### OBJECTIVE
Output the material beneath exactly, leaving nothing out.

### RECORDED DATA
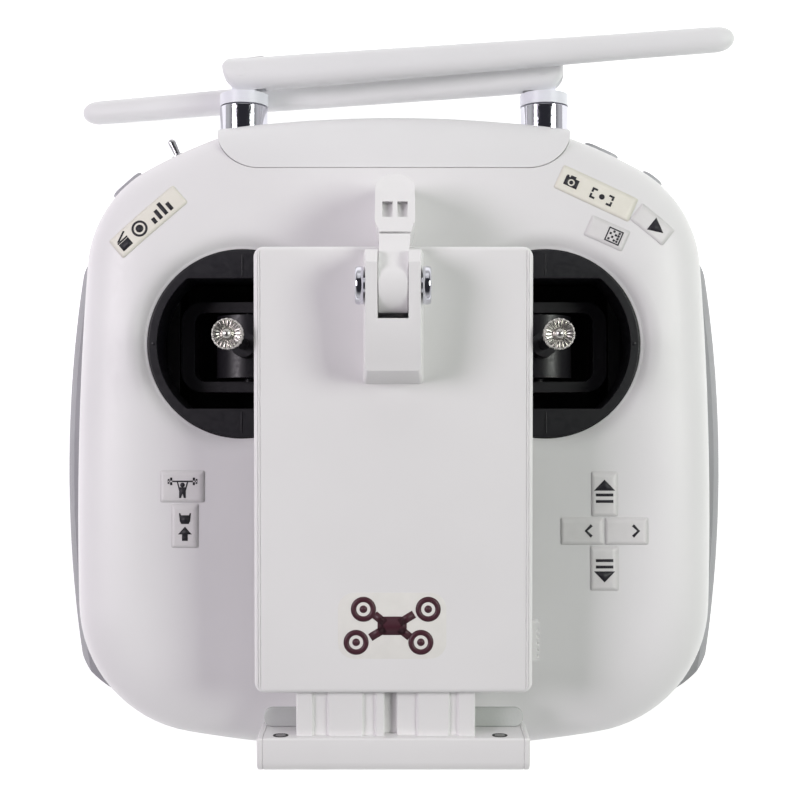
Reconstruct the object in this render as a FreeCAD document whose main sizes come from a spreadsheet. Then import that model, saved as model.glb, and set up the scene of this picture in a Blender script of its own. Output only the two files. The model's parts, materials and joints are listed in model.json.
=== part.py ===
"""Hand-held radio transmitter controller with a fold-over device holder.

The controller lies on its back. +Z is the normal of its front face, +Y points to the antennas and +X is
to the user's right. The origin is on the flat land of the rear shell. All sizes are in millimetres.
"""

import FreeCAD, Part
import math
import os
import re

from FreeCAD import Placement, Rotation, Vector

doc = FreeCAD.newDocument("transmitter")
sheet = doc.addObject("Spreadsheet::Sheet", "sizes")

# Driving dimensions: alias, value, meaning.
DIMENSIONS = [
    ("case_half_width", 86.1, "half width of the two shells at the parting line"),
    ("case_waist", 17, "position of the widest line of the shells, below the origin"),
    ("case_top", 85.9, "top edge of the shells on the centre line"),
    ("case_bottom", 86.4, "bottom edge of the shells on the centre line, below the origin"),
    ("top_arc", 360, "radius of the top edge between the antennas"),
    ("shoulder_top", 89, "height of the shoulders' arc on the centre line, above the top edge"),
    ("shoulder_arc", 138.5, "radius of the sloping shoulders"),
    ("shoulder_blend", 60, "radius between the top edge and the shoulders"),
    ("bottom_arc", 334, "radius of the bottom edge"),
    ("side_arc", 900, "radius of each long side"),
    ("top_corner", 32.5, "corner radius at the top"),
    ("bottom_corner", 36, "corner radius at the bottom"),
    ("tub_floor", 12, "height of the rear wall between the land and the grips"),
    ("parting_height", 30, "height of the joint between the shells"),
    ("face_height", 50, "height of the front face"),
    ("face_rim", 13, "rounding between the front face and the sides"),
    ("tub_rim", 14, "rounding between the rear wall and the sides"),
    ("shell_wall", 2.2, "wall thickness of the shells"),
    ("land_half_width", 34, "half width of the flat rear land"),
    ("land_bottom", 58, "lower end of the rear land, below the origin"),
    ("land_top", 62, "upper end of the rear land"),
    ("grip_centre", 48, "distance of each grip's centre from the middle"),
    ("grip_row", 8, "position of each grip's centre along the case, below the origin"),
    ("grip_reach", 44.2, "half width of a grip's section"),
    ("grip_length", 130, "half length of a grip's full section"),
    ("grip_end_length", 72, "half length over which a grip's ends run out into the rear wall"),
    ("grip_depth", 22, "height of a grip's widest line"),
    ("grip_skin", 2, "thickness of a rubber grip pad"),
    ("deck_half_width", 48, "half width of the top deck"),
    ("deck_seam", 70, "lower seam of the top deck"),
    ("deck_corner", 12, "corner radius of the top deck"),
    ("deck_floor", 37.5, "lowest edge of the top deck"),
    ("stick_spacing", 40.5, "distance of each stick from the middle"),
    ("stick_row", 23, "position of the sticks along the case"),
    ("stick_pivot", 30, "height of the gimbal axes"),
    ("well_radius", 25, "outer radius of a stick well"),
    ("well_plate", 48.4, "height of the ring plate in a stick well"),
    ("well_depth", 34, "height of the bottom of a stick well's skirt"),
    ("well_opening", 34.8, "opening of a stick well along the case, between its two flat edges"),
    ("well_ring", 2.3, "width of the ring plate beside the opening"),
    ("gimbal_size", 44, "outer width of a gimbal frame"),
    ("hub_radius", 9, "radius of a stick's hub"),
    ("stick_top", 82.5, "height of the top of a stick"),
    ("head_radius", 3.9, "radius of a stick's head"),
    ("hinge_row", 34, "position of the holder's hinge along the case"),
    ("hinge_height", 88, "height of the holder's hinge"),
    ("holder_slope", 3.3, "rest slope of the folded holder, in degrees"),
    ("cradle_half_width", 34.4, "half width of the cradle"),
    ("cradle_top", 10.1, "upper end of the cradle, from the hinge"),
    ("cradle_bottom", 100.2, "lower end of the cradle, below the hinge"),
    ("cradle_face", 9.6, "depth of the cradle's outer face below the hinge"),
    ("cradle_depth", 10.6, "thickness of the cradle"),
    ("cradle_wall", 1.6, "wall thickness of the cradle cover"),
    ("clamp_gap", 11.4, "gap between the cradle and the jaw as stored"),
    ("jaw_length", 8.4, "size of the jaw along its slide"),
    ("bracket_half_width", 7.15, "half width of the hinge bracket"),
    ("bracket_slot", 3.65, "half width of the slot in the hinge bracket"),
    ("hinge_pin_radius", 1.95, "radius of the hinge pin"),
    ("coin_radius", 4.55, "radius of the hinge pin's round caps"),
    ("antenna_spacing", 42.2, "distance of each antenna's axis from the middle"),
    ("antenna_height", 30, "height of the antennas' swivel axes"),
    ("antenna_hinge", 100, "position of the antennas' hinge pins along the case"),
    ("antenna_length", 133.7, "length of an antenna from its hinge pin to its tip"),
    ("antenna_root", 4.4, "radius of an antenna at its root"),
    ("antenna_tip", 3.5, "radius of an antenna at its tip"),
    ("collar_radius", 6.75, "radius of an antenna's socket and collar"),
    ("left_swivel", 7, "forward swivel of the stored left antenna, in degrees"),
    ("right_swivel", 8, "backward swivel of the stored right antenna, in degrees"),
    ("left_rise", 1.9, "slope of the stored left antenna, in degrees"),
    ("right_fall", 2.8, "slope of the stored right antenna, in degrees"),
    ("running_gap", 0.05, "radial clearance of a running fit"),
    ("label_thickness", 0.2, "thickness of a label"),
]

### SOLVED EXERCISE
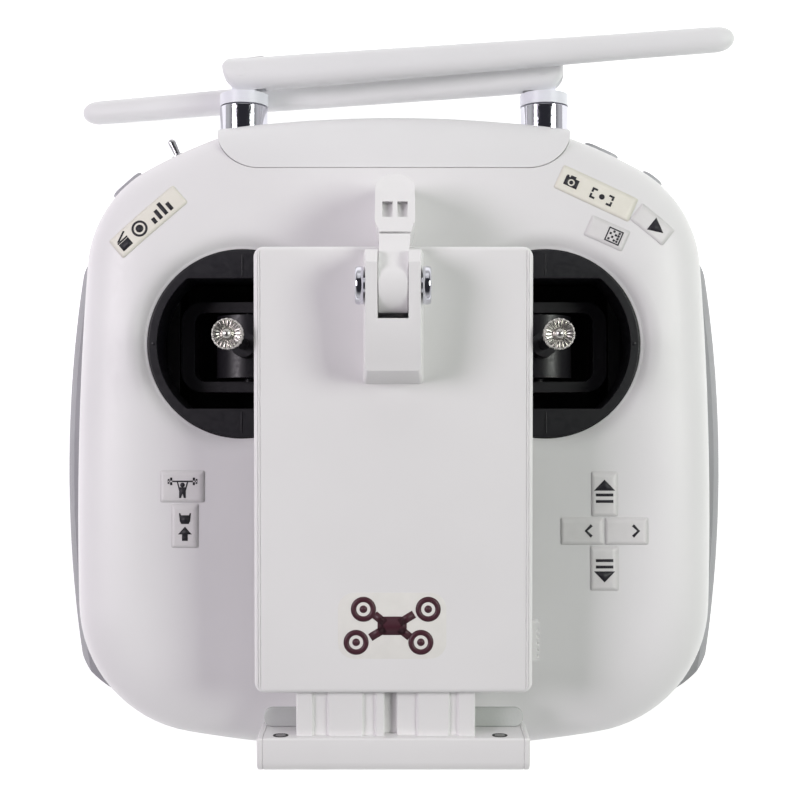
Reconstruct the object in this render as a FreeCAD document whose main sizes come from a spreadsheet. Then import that model, saved as model.glb, and set up the scene of this picture in a Blender script of its own. Output only the two files. The model's parts, materials and joints are listed in model.json.
=== part.py ===
"""Hand-held radio transmitter controller with a fold-over device holder.

The controller lies on its back. +Z is the normal of its front face, +Y points to the antennas and +X is
to the user's right. The origin is on the flat land of the rear shell. All sizes are in millimetres.
"""

import FreeCAD, Part
import math
import os
import re

from FreeCAD import Placement, Rotation, Vector

doc = FreeCAD.newDocument("transmitter")
sheet = doc.addObject("Spreadsheet::Sheet", "sizes")

# Driving dimensions: alias, value, meaning.
DIMENSIONS = [
    ("case_half_width", 86.1, "half width of the two shells at the parting line"),
    ("case_waist", 17, "position of the widest line of the shells, below the origin"),
    ("case_top", 85.9, "top edge of the shells on the centre line"),
    ("case_bottom", 86.4, "bottom edge of the shells on the centre line, below the origin"),
    ("top_arc", 360, "radius of the top edge between the antennas"),
    ("shoulder_top", 89, "height of the shoulders' arc on the centre line, above the top edge"),
    ("shoulder_arc", 138.5, "radius of the sloping shoulders"),
    ("shoulder_blend", 60, "radius between the top edge and the shoulders"),
    ("bottom_arc", 334, "radius of the bottom edge"),
    ("side_arc", 900, "radius of each long side"),
    ("top_corner", 32.5, "corner radius at the top"),
    ("bottom_corner", 36, "corner radius at the bottom"),
    ("tub_floor", 12, "height of the rear wall between the land and the grips"),
    ("parting_height", 30, "height of the joint between the shells"),
    ("face_height", 50, "height of the front face"),
    ("face_rim", 13, "rounding between the front face and the sides"),
    ("tub_rim", 14, "rounding between the rear wall and the sides"),
    ("shell_wall", 2.2, "wall thickness of the shells"),
    ("land_half_width", 34, "half width of the flat rear land"),
    ("land_bottom", 58, "lower end of the rear land, below the origin"),
    ("land_top", 62, "upper end of the rear land"),
    ("grip_centre", 48, "distance of each grip's centre from the middle"),
    ("grip_row", 8, "position of each grip's centre along the case, below the origin"),
    ("grip_reach", 44.2, "half width of a grip's section"),
    ("grip_length", 130, "half length of a grip's full section"),
    ("grip_end_length", 72, "half length over which a grip's ends run out into the rear wall"),
    ("grip_depth", 22, "height of a grip's widest line"),
    ("grip_skin", 2, "thickness of a rubber grip pad"),
    ("deck_half_width", 48, "half width of the top deck"),
    ("deck_seam", 70, "lower seam of the top deck"),
    ("deck_corner", 12, "corner radius of the top deck"),
    ("deck_floor", 37.5, "lowest edge of the top deck"),
    ("stick_spacing", 40.5, "distance of each stick from the middle"),
    ("stick_row", 23, "position of the sticks along the case"),
    ("stick_pivot", 30, "height of the gimbal axes"),
    ("well_radius", 25, "outer radius of a stick well"),
    ("well_plate", 48.4, "height of the ring plate in a stick well"),
    ("well_depth", 34, "height of the bottom of a stick well's skirt"),
    ("well_opening", 34.8, "opening of a stick well along the case, between its two flat edges"),
    ("well_ring", 2.3, "width of the ring plate beside the opening"),
    ("gimbal_size", 44, "outer width of a gimbal frame"),
    ("hub_radius", 9, "radius of a stick's hub"),
    ("stick_top", 82.5, "height of the top of a stick"),
    ("head_radius", 3.9, "radius of a stick's head"),
    ("hinge_row", 34, "position of the holder's hinge along the case"),
    ("hinge_height", 88, "height of the holder's hinge"),
    ("holder_slope", 3.3, "rest slope of the folded holder, in degrees"),
    ("cradle_half_width", 34.4, "half width of the cradle"),
    ("cradle_top", 10.1, "upper end of the cradle, from the hinge"),
    ("cradle_bottom", 100.2, "lower end of the cradle, below the hinge"),
    ("cradle_face", 9.6, "depth of the cradle's outer face below the hinge"),
    ("cradle_depth", 10.6, "thickness of the cradle"),
    ("cradle_wall", 1.6, "wall thickness of the cradle cover"),
    ("clamp_gap", 11.4, "gap between the cradle and the jaw as stored"),
    ("jaw_length", 8.4, "size of the jaw along its slide"),
    ("bracket_half_width", 7.15, "half width of the hinge bracket"),
    ("bracket_slot", 3.65, "half width of the slot in the hinge bracket"),
    ("hinge_pin_radius", 1.95, "radius of the hinge pin"),
    ("coin_radius", 4.55, "radius of the hinge pin's round caps"),
    ("antenna_spacing", 42.2, "distance of each antenna's axis from the middle"),
    ("antenna_height", 30, "height of the antennas' swivel axes"),
    ("antenna_hinge", 100, "position of the antennas' hinge pins along the case"),
    ("antenna_length", 133.7, "length of an antenna from its hinge pin to its tip"),
    ("antenna_root", 4.4, "radius of an antenna at its root"),
    ("antenna_tip", 3.5, "radius of an antenna at its tip"),
    ("collar_radius", 6.75, "radius of an antenna's socket and collar"),
    ("left_swivel", 7, "forward swivel of the stored left antenna, in degrees"),
    ("right_swivel", 8, "backward swivel of the stored right antenna, in degrees"),
    ("left_rise", 1.9, "slope of the stored left antenna, in degrees"),
    ("right_fall", 2.8, "slope of the stored right antenna, in degrees"),
    ("running_gap", 0.05, "radial clearance of a running fit"),
    ("label_thickness", 0.2, "thickness of a label"),
]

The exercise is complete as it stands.